## DIRECTIONS
The listing below holds a line with "for name, shape" and a later line with "obj.data.transform(obj.matrix_world)". Write out those two lines and every line between them, exactly, and nothing else.

>> BEGIN

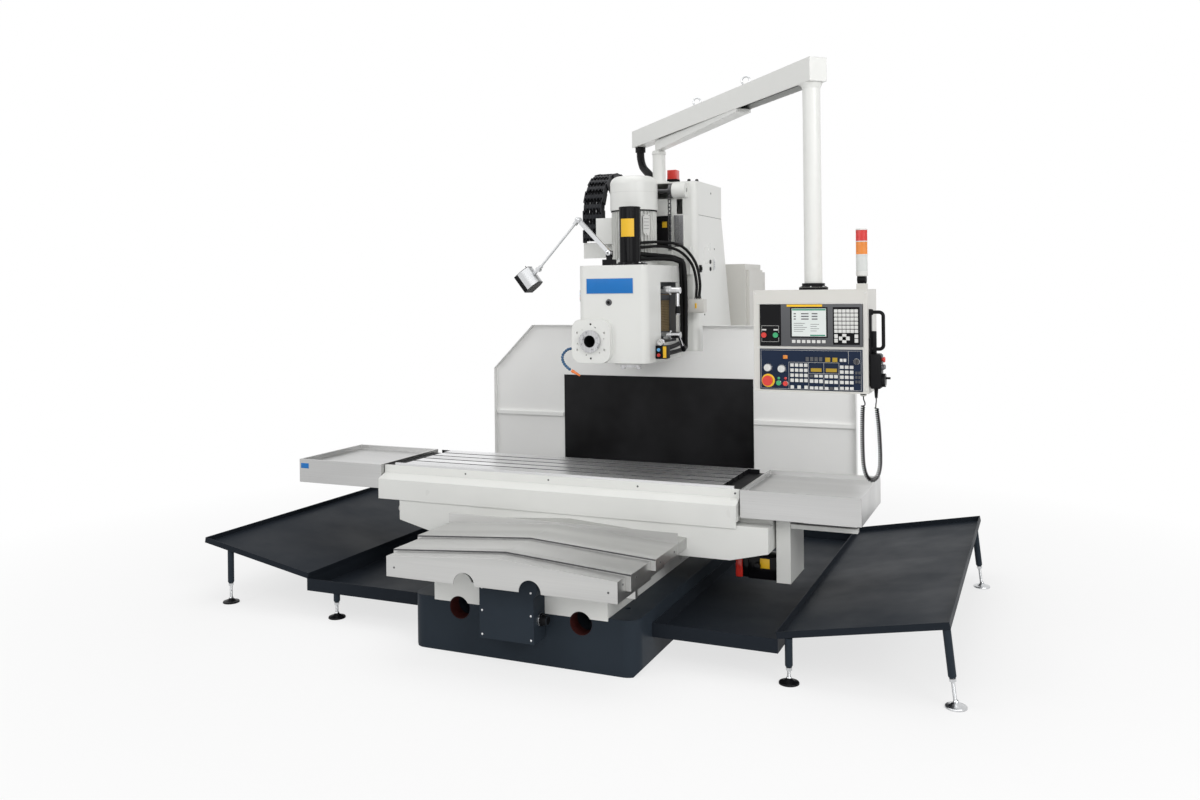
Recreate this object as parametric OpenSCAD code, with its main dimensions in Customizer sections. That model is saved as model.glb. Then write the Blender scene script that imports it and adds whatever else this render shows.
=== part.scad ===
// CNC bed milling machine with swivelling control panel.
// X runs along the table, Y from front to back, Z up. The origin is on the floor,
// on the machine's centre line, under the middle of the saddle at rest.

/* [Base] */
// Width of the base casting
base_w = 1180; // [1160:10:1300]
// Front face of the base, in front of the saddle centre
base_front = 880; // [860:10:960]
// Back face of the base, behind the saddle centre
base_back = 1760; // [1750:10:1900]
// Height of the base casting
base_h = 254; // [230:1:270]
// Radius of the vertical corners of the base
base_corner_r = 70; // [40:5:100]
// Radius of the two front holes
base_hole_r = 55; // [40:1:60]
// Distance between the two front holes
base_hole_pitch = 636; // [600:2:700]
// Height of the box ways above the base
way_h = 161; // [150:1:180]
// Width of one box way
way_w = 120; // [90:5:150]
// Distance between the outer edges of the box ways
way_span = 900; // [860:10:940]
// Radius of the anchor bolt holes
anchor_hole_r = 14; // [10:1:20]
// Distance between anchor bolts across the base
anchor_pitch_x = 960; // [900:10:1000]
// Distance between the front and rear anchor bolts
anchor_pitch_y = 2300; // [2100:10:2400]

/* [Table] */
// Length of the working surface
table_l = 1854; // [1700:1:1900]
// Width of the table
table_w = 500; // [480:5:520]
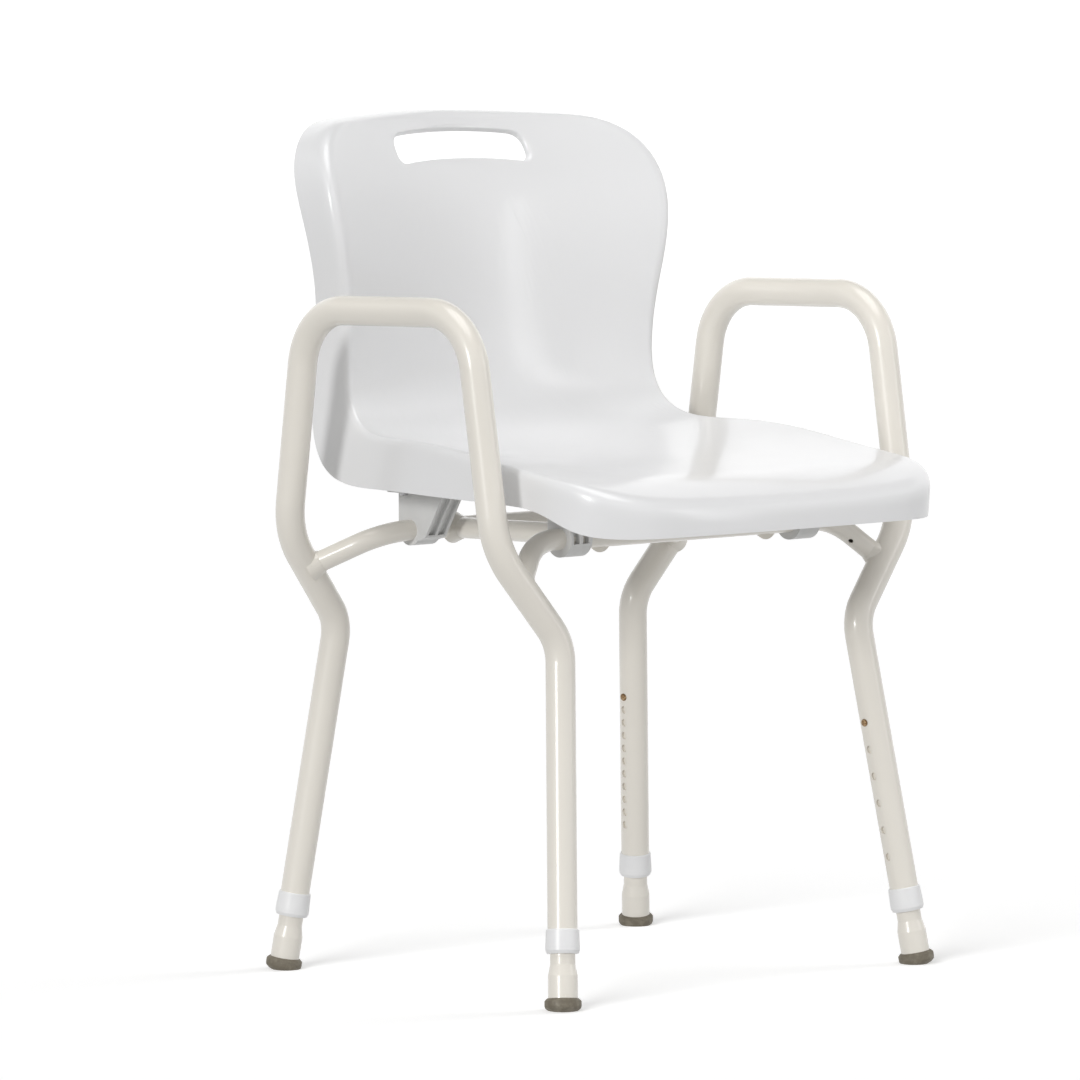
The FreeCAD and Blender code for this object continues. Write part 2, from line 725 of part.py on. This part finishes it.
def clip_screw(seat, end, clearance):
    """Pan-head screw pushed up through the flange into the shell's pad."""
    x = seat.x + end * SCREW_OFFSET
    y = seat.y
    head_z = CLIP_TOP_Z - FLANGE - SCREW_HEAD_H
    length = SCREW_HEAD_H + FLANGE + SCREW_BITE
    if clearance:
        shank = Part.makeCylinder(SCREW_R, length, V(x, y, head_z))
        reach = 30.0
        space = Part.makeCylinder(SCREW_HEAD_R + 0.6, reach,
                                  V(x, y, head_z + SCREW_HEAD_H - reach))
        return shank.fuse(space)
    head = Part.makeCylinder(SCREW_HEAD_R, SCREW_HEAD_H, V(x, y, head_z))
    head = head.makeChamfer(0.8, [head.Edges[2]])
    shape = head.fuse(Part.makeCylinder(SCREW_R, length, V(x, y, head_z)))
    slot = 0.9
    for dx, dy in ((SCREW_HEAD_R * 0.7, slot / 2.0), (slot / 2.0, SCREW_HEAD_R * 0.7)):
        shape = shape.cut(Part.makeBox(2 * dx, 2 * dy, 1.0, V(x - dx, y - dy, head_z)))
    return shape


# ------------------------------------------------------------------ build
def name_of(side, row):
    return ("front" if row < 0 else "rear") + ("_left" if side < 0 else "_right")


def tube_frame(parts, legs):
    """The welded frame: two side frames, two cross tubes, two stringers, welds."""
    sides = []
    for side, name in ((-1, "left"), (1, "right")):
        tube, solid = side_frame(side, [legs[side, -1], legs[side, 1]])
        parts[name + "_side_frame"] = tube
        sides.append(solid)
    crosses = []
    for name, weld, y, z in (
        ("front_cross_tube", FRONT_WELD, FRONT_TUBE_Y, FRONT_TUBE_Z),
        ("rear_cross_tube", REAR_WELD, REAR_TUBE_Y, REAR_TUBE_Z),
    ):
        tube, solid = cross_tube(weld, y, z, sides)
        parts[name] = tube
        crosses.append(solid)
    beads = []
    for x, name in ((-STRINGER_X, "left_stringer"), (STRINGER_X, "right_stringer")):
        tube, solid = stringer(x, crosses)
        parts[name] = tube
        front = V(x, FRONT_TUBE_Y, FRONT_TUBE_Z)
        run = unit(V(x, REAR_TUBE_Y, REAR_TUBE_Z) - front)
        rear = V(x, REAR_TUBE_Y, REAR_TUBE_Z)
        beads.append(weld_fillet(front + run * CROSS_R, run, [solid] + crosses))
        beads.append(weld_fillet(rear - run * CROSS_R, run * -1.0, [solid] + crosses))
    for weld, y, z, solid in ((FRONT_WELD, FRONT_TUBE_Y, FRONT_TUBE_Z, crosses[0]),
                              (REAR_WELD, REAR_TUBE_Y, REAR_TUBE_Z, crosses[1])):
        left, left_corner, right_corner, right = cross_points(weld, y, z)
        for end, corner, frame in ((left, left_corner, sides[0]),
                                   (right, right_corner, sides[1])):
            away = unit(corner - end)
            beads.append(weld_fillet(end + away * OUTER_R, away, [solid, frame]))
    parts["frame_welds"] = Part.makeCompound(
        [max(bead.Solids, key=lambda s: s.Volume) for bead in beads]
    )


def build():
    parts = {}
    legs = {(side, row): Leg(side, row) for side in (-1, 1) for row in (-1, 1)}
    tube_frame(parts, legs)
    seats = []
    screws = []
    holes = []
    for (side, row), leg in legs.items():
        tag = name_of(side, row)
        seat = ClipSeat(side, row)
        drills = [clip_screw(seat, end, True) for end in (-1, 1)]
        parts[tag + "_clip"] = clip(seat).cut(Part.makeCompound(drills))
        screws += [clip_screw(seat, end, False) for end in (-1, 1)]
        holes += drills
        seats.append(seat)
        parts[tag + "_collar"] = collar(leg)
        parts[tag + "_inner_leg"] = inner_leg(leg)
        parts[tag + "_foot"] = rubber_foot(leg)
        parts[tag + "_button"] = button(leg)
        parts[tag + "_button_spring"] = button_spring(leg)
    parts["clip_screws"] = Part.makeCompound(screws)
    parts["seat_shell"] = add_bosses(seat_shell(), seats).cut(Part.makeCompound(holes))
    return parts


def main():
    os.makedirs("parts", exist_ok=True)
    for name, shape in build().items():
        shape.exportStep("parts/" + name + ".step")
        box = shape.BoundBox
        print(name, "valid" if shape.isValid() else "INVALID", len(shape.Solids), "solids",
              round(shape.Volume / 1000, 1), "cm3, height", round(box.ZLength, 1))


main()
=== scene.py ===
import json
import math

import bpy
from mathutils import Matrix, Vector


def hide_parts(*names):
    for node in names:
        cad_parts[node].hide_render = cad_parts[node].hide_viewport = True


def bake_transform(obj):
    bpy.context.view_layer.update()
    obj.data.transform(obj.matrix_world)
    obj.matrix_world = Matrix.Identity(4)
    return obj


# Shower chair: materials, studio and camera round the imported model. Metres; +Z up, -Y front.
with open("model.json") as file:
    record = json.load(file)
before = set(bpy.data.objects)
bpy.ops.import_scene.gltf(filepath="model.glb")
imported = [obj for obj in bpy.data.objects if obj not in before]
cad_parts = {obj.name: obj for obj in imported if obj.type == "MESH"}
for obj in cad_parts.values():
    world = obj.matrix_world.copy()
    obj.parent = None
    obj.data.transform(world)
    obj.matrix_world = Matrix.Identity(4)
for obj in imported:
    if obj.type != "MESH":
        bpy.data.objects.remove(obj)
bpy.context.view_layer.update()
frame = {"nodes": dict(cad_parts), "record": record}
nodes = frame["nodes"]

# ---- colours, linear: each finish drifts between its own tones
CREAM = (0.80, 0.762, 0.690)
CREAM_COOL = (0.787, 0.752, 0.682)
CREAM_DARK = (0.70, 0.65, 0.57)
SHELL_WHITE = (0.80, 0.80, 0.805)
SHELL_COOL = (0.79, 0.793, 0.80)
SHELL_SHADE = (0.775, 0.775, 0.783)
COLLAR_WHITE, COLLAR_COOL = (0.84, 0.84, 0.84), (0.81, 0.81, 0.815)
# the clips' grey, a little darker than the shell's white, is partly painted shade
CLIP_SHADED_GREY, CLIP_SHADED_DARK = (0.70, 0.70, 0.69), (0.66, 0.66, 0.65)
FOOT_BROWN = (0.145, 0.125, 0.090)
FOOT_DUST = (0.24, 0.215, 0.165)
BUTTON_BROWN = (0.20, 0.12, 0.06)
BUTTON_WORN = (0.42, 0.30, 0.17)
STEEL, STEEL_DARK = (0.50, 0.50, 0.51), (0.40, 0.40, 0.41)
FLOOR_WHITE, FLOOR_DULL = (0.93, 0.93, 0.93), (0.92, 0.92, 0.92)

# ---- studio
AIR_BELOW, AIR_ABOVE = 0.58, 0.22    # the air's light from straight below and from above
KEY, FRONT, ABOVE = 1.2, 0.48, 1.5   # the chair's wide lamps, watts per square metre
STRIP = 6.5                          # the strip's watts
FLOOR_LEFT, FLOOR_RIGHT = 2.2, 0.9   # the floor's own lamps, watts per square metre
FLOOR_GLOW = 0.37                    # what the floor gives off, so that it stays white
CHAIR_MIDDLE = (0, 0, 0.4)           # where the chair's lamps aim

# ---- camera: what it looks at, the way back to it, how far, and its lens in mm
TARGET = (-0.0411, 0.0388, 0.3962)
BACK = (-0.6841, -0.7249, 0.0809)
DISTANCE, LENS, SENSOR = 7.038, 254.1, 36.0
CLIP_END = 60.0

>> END

## ANSWER TO THIS TASK
    for name, shape in build().items():
        shape.exportStep("parts/" + name + ".step")
        box = shape.BoundBox
        print(name, "valid" if shape.isValid() else "INVALID", len(shape.Solids), "solids",
              round(shape.Volume / 1000, 1), "cm3, height", round(box.ZLength, 1))


main()
=== scene.py ===
import json
import math

import bpy
from mathutils import Matrix, Vector


def hide_parts(*names):
    for node in names:
        cad_parts[node].hide_render = cad_parts[node].hide_viewport = True


def bake_transform(obj):
    bpy.context.view_layer.update()
    obj.data.transform(obj.matrix_world)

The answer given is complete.